What is essential for you?
For me, it is coffee. That is why I bought a mini expresso making machine and a portable frother. It doesn’t matter where I go, I can make the perfect cup of coffee. Tea, chocolate, nuts, candles, what is the little thing that works for you? Remember to pack it.

Thinking of food
Food can be one of the most time consuming and most effective distractions in a writer’s working day. I recommend thinking of food in advance, either preparing a few nutritious easy meals in advance, or researching the food delivery options near the location where you will be staying. I get organised to have a few days of easy food at hand, so I don’t waste too long with meals and can dedicate most of the time to the writing.

Alone and completely connected
Writers are a strange breed… If I told my friends that their holidays would be spending alone writing at least 8 hours a day, most of them would think it’s a punishment. Instead, I feel so connected to the world, to myself and my mission in life, to my real purpose, that I come back happy, refreshed, inspired and can’t wait to start planning the next writing trip.

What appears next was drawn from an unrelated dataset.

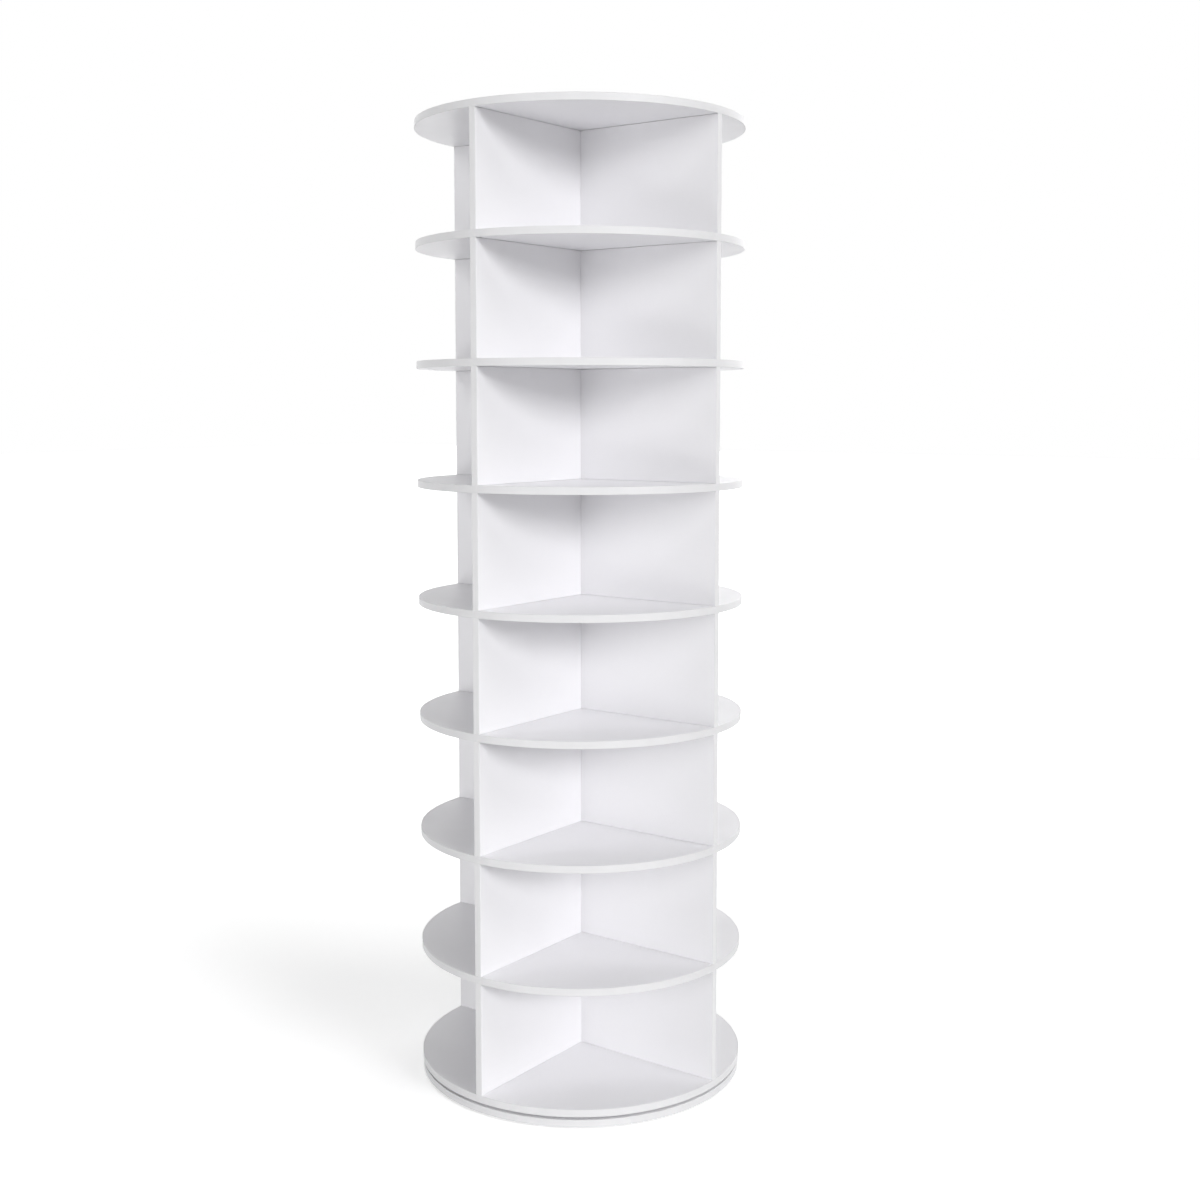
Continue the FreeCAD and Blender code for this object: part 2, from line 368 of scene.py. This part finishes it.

Right now, I’m on a covered balcony, overlooking green hills. I am listening to the creek’s water music, the birds are singing, a cockatoo is screeching, a light rain is starting to fall… I can smell the grass and the bush, the wet soil; I can see the sun on a far away mountain and the mist crowning another, as a halo, I hear the thump-thump of a wallaby moving nearby. I can almost distinguish the sound of each drop of rain fall, while my fingers fly over my keyboard, and I smile.
These trips make me feel like I’m doing what my soul was put in this Earth to do. I have no idea if that is true or not, but this is free inspired writing right? So, who cares!